— Start of Data rows —

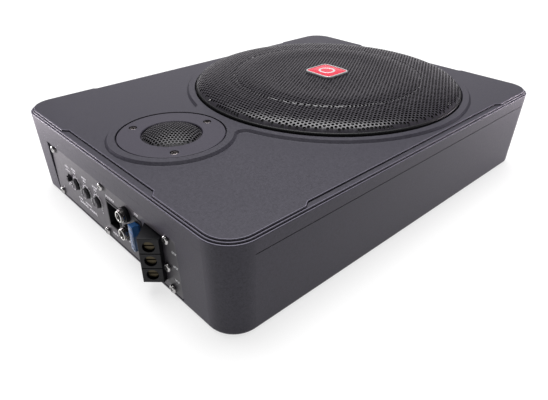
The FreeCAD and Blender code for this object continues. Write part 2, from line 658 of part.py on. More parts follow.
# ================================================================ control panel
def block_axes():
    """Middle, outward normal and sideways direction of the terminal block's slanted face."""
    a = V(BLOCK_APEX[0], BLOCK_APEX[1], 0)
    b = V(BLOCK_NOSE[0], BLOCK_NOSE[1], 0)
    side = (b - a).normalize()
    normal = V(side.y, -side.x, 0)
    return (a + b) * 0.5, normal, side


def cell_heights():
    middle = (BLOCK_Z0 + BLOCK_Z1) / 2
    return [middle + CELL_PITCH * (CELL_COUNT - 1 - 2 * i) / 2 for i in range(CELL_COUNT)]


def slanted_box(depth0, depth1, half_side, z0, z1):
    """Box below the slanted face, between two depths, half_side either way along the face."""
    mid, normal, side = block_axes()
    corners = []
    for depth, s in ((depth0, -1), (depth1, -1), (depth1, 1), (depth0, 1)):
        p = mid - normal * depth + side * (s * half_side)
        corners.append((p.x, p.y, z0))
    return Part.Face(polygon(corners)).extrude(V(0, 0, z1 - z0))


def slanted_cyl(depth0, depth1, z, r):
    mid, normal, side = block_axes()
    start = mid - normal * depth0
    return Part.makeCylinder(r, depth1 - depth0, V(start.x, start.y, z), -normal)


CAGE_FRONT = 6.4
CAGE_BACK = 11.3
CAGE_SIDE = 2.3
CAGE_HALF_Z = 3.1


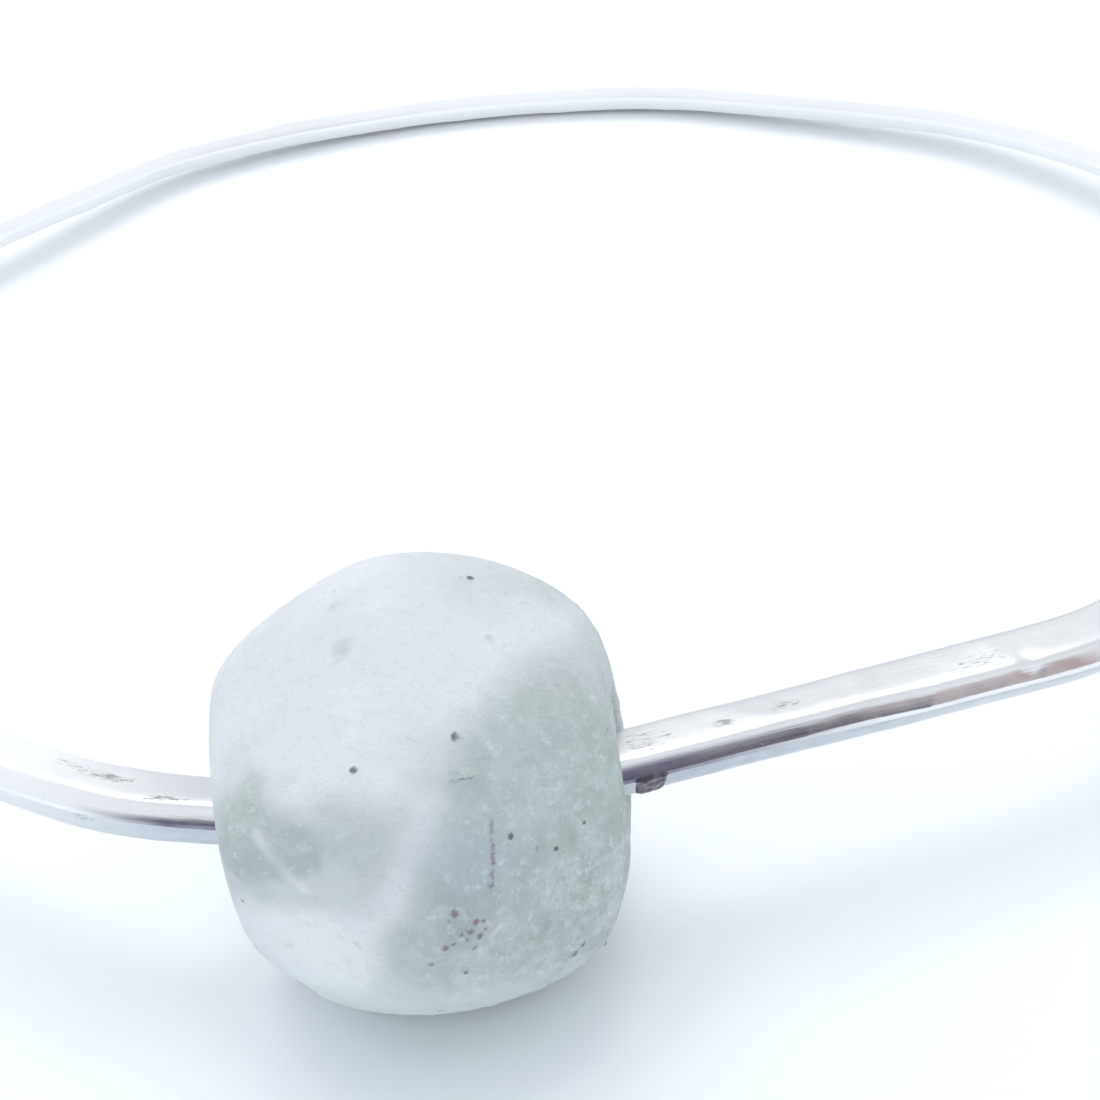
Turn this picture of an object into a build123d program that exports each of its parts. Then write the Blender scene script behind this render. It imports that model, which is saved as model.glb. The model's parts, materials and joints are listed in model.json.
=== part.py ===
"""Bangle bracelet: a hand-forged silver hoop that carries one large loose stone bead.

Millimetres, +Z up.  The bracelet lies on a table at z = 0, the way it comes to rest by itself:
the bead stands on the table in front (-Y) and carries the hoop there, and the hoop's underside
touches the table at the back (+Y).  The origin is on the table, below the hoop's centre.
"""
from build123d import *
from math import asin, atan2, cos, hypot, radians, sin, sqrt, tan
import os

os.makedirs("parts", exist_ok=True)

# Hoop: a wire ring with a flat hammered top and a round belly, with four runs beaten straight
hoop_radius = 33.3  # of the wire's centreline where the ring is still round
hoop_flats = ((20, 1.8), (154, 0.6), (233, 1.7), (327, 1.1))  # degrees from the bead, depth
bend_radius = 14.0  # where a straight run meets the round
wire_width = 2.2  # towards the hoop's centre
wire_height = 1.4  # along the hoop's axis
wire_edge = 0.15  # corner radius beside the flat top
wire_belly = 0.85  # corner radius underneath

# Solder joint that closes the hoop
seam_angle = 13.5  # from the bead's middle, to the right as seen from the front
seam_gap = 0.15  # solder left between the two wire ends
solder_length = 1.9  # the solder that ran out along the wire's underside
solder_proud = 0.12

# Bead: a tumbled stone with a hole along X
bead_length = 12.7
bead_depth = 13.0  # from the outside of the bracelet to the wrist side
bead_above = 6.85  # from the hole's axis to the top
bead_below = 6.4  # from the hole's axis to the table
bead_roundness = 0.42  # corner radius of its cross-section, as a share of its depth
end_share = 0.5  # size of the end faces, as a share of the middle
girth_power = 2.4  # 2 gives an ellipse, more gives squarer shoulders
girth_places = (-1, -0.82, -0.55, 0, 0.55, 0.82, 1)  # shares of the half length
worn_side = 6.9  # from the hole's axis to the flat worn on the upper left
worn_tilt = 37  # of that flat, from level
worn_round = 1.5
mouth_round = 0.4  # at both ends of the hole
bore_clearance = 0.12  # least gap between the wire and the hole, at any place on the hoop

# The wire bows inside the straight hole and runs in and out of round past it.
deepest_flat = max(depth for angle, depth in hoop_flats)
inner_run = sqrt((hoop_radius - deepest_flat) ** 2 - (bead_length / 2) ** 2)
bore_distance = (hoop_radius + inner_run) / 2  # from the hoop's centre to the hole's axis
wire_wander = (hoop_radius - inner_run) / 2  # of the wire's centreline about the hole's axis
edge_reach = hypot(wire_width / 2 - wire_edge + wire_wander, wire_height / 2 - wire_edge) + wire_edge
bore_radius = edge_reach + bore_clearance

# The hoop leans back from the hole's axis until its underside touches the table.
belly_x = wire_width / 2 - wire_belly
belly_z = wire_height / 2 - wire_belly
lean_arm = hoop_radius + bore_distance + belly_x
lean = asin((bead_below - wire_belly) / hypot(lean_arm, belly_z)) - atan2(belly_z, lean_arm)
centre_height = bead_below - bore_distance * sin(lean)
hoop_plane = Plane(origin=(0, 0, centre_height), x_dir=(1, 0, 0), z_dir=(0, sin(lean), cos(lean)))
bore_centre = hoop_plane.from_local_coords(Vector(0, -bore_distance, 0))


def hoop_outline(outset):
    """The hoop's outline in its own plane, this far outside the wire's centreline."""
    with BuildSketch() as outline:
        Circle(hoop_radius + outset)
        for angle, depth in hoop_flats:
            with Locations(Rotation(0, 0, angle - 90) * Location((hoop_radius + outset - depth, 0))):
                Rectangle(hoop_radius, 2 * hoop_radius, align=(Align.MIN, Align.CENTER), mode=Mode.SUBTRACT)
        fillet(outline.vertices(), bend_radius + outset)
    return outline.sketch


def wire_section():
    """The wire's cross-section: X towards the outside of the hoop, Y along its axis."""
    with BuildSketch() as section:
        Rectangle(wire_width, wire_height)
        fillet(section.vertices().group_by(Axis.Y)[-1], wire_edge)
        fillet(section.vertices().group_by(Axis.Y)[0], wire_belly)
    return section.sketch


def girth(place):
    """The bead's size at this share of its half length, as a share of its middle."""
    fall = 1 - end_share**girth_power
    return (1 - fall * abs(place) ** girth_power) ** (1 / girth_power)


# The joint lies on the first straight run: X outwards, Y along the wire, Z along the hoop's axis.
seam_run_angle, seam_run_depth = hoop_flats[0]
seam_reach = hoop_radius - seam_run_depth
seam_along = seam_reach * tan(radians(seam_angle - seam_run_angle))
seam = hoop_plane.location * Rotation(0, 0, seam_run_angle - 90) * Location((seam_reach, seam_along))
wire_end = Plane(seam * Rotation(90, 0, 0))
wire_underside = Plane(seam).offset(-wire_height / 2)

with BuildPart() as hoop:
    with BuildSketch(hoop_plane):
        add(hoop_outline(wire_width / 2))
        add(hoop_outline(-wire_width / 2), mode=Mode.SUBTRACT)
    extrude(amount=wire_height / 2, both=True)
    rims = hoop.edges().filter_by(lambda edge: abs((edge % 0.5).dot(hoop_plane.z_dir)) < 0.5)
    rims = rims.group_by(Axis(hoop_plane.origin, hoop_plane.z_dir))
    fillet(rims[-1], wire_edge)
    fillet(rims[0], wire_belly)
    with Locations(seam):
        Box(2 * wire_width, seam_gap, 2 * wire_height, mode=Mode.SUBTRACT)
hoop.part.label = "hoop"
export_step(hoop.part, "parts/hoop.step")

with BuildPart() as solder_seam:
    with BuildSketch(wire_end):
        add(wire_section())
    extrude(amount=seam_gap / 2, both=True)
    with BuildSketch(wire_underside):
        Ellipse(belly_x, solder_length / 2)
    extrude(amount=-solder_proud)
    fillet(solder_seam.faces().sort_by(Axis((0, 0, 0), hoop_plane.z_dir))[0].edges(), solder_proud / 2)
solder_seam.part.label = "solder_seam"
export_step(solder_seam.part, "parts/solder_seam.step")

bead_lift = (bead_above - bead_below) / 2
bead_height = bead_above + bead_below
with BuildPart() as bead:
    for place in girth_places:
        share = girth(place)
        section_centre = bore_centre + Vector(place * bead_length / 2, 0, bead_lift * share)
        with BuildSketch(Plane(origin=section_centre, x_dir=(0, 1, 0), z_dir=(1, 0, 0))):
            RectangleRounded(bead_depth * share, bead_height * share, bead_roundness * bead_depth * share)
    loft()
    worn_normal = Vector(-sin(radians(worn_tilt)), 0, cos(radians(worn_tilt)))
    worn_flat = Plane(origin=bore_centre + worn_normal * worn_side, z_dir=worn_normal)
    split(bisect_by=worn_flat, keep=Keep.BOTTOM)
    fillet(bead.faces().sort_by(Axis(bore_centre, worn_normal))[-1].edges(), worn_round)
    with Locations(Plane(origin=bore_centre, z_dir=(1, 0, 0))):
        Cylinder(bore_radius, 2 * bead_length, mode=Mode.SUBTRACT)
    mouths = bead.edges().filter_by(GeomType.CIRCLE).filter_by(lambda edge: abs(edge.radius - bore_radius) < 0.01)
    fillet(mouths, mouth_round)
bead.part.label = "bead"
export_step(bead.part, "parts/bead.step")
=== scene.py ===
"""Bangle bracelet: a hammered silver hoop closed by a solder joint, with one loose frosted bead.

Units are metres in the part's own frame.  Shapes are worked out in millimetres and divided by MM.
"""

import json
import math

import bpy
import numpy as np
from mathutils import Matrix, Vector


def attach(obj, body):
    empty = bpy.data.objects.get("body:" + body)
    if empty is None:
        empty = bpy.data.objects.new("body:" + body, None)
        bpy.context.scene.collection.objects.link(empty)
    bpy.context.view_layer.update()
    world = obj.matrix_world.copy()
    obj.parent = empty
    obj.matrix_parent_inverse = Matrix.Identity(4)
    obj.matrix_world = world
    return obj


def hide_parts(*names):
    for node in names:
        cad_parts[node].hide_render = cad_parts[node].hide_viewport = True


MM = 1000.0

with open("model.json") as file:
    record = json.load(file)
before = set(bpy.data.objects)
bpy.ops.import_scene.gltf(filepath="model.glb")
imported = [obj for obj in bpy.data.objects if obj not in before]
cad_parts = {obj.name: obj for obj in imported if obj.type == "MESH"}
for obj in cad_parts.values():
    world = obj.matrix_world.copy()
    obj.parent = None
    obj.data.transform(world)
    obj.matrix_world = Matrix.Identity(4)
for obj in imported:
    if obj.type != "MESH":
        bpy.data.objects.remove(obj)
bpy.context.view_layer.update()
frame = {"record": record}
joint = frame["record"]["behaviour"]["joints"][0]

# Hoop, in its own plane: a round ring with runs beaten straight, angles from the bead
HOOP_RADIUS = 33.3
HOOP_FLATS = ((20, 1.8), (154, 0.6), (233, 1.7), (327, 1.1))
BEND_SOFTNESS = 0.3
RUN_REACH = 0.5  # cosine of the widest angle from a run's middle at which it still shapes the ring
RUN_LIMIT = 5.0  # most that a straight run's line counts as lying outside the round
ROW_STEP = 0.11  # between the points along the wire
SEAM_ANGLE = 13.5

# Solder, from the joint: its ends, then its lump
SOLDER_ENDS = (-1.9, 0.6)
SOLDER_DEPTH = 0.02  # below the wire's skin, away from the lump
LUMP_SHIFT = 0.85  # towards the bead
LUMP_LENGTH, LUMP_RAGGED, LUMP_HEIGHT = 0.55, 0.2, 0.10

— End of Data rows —
— Start of Data rows —

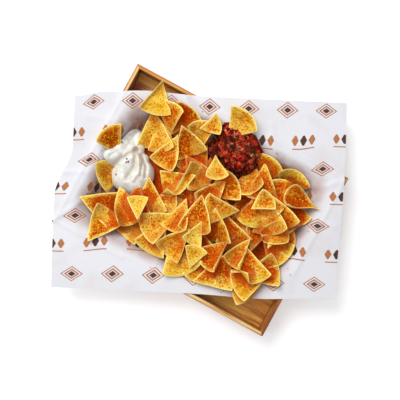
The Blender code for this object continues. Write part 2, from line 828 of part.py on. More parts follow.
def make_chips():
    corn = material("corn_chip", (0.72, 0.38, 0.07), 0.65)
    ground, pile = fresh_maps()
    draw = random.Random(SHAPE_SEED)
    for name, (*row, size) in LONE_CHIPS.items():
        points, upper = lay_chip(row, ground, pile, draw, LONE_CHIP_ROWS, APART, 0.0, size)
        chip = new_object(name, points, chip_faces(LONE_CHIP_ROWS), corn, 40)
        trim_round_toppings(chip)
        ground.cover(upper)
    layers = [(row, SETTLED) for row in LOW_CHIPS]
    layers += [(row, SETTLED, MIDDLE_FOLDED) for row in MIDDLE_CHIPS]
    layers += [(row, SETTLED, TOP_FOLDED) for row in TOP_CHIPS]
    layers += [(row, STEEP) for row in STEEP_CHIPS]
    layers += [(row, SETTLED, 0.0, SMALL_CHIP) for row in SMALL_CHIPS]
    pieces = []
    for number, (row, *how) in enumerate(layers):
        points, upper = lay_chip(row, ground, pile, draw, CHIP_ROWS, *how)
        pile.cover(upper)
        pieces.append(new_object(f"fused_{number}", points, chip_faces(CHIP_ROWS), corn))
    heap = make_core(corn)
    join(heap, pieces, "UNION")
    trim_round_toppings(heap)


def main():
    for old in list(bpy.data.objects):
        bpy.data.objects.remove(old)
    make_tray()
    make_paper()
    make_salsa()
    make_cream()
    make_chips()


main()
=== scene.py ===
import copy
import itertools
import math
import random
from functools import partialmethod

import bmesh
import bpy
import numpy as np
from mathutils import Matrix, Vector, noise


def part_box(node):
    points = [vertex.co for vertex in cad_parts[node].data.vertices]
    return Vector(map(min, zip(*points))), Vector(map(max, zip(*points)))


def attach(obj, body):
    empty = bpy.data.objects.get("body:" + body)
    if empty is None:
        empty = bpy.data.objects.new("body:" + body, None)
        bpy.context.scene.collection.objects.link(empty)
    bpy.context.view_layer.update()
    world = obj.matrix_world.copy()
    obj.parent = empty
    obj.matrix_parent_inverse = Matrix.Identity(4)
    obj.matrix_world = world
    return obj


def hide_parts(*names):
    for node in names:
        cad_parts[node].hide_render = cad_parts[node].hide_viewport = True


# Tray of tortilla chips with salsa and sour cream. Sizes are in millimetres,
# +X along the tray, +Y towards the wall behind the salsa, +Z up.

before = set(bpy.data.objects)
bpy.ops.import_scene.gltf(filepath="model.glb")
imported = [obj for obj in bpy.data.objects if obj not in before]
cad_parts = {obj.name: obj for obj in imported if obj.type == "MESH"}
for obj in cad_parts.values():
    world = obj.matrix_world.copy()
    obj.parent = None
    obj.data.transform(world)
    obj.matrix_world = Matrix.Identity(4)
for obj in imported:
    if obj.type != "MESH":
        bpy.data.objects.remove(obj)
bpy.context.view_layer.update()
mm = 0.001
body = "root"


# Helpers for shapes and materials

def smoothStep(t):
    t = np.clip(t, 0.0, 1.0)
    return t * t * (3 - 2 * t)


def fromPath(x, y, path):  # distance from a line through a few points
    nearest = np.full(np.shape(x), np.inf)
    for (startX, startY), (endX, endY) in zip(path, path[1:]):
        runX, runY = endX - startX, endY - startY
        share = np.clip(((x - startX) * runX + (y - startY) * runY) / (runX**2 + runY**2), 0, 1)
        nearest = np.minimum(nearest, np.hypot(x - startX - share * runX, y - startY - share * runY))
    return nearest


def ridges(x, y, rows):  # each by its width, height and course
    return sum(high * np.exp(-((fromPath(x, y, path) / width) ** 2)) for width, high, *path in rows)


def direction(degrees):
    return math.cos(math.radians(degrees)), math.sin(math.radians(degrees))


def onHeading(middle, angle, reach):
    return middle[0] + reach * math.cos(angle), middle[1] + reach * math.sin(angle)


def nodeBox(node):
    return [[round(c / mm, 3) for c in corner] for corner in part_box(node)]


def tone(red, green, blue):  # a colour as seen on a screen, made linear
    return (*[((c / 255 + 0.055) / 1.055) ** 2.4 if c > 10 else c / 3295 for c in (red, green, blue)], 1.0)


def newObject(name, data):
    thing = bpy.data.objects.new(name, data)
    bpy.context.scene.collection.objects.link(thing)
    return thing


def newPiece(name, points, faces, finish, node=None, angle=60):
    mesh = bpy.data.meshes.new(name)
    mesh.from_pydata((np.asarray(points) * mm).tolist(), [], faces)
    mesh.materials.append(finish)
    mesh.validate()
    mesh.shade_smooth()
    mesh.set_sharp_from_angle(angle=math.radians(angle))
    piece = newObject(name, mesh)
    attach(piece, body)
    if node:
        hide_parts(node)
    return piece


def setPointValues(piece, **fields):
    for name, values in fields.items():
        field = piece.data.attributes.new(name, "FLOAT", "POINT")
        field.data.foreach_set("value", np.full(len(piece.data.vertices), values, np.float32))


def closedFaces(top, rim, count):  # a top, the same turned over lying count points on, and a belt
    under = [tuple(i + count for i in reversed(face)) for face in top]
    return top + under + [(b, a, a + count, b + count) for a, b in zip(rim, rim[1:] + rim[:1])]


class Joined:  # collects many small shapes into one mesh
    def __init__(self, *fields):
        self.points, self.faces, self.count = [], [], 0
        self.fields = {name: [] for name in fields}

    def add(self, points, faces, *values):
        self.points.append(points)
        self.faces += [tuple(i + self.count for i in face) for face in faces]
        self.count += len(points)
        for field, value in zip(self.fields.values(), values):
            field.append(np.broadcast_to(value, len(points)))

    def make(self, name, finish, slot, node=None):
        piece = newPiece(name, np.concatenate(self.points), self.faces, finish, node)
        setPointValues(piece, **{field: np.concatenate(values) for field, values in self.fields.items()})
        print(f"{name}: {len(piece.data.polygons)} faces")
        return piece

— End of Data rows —

What you should do –
Transcribe, exactly and without additions, the lines of the records above, beginning with the line that contains "The FreeCAD and" and ending with the line that contains "return Part.Face(polygon(corners)).extrude(V(0, 0, z1", both included.

Final answer –
The FreeCAD and Blender code for this object continues. Write part 2, from line 658 of part.py on. More parts follow.
# ================================================================ control panel
def block_axes():
    """Middle, outward normal and sideways direction of the terminal block's slanted face."""
    a = V(BLOCK_APEX[0], BLOCK_APEX[1], 0)
    b = V(BLOCK_NOSE[0], BLOCK_NOSE[1], 0)
    side = (b - a).normalize()
    normal = V(side.y, -side.x, 0)
    return (a + b) * 0.5, normal, side


def cell_heights():
    middle = (BLOCK_Z0 + BLOCK_Z1) / 2
    return [middle + CELL_PITCH * (CELL_COUNT - 1 - 2 * i) / 2 for i in range(CELL_COUNT)]


def slanted_box(depth0, depth1, half_side, z0, z1):
    """Box below the slanted face, between two depths, half_side either way along the face."""
    mid, normal, side = block_axes()
    corners = []
    for depth, s in ((depth0, -1), (depth1, -1), (depth1, 1), (depth0, 1)):
        p = mid - normal * depth + side * (s * half_side)
        corners.append((p.x, p.y, z0))
    return Part.Face(polygon(corners)).extrude(V(0, 0, z1 - z0))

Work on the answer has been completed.